UntitledMalumunuz, 11. İstanbul Bienal’i hala devam etmekte. Ben hala gidip görmemiş olsam da…
Birçok insandan almış olduğum kötü “feedback” sonrası ayağım da pek gitmedi.
Hoş, herkesin beğenisi, tecrübesi kendine, araya sıkıştırmak da fena olmazdı.
Derken…
Aklıma esti, kendi Bienal’imi burada yazmaya,sergilemeye karar verdim.

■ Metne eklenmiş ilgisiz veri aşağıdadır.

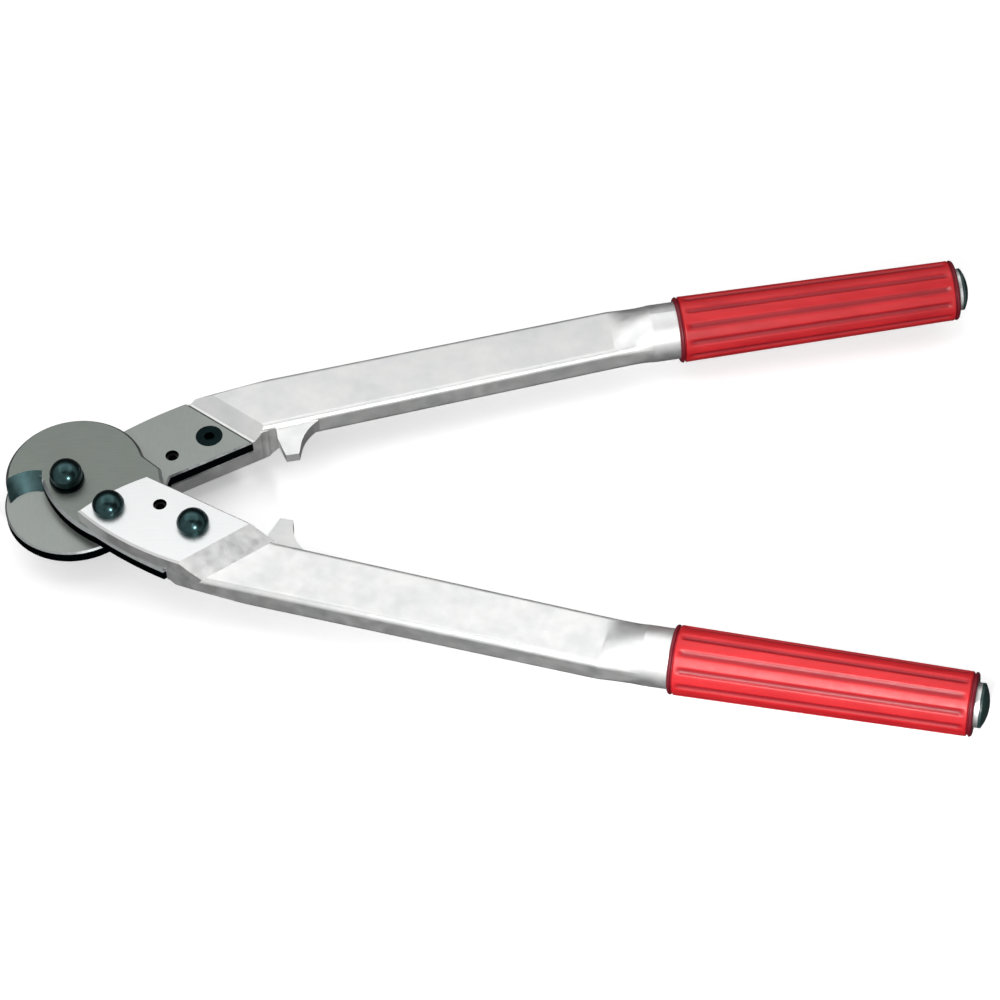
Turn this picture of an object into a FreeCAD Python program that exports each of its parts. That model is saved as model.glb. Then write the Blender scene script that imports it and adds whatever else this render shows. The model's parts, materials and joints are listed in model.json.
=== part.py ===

Buyrunuz bakınız, kadın neyle yaşarmış:

*Ayakkabıyla : Hemde çok ayakkabıyla. Ne kadar çok, çeşit, o kadar güzel.
*Çantayla: Ayakkabıyla hemen hemen aynı efekt. Üst vücut kullanımı.
*İncik boncukla: En salaş kadın bile incik boncuk takar, takıştırır. Genlerle gelen bir özelliktir.
*Çikolatayla: Hele ki malum dönem öncesi… Olmazsa yaşayamayacağı dönem… Lazım.
*Çiçekle: Saksı çiçeğine her hemcinsim tutkun ya da ne bileyim bakmaya yatkın olmayabilir. Ama klişedir, kadınlar her ne kadar “sıradanlıktan” yakınsalar da klişeleri de severler. Bir adet, bir buket farketmeyebilir.
*İltifatla: Pohpohlanmak hepimizin hakkı.
*Kremleriyle: Bir gün sürmezse, ertesi güne kırışacağı korkusu olanları vardır. Aman ayrı gayrı komayın.
*”Ne kadar zayıflamışsın?” cümlesiyle: Daha mutlu edeni yoktur. Kadın için baş tacı edilecek yaşam kaynağıdır.
*Tasarımcı elbiseleriyle: “Marka takıntım yoktur” diyene beleşinden bir tasarımcı kıyafeti verin. Aynen yalar o tükürdüğü cümleyi.
*Şımartılmakla: Her çeşidi makbul. Sözle, hareketle, hediyeyle, jestle, beğeniyle…
*Hayran kitlesiyle: Kendi kendisini yenileyen bir mekanizmadır. Kadın kadını, adam adamı çeker düşüncesinden yola çıkılır, kitle dalgalanarak çoğalır ve de azalır. Herkese bu da lazımdır.
*Mükemmel erkek/ilişki/evlilik hayaliyle: 100bin kişiyle tanışsa da kafasına dank etmez böyle bir şey olmadığı. “Kadın aslında hayalle yaşar” sonucuna ulaşmamızı sağlayan düşüncedir aynı zamanda.

Kusuruma bakmayın, benim Bienal biraz aceleye geldi.
Siz satır aralarında dolana durun, ben belki biraz daha geliştiririm kendisini.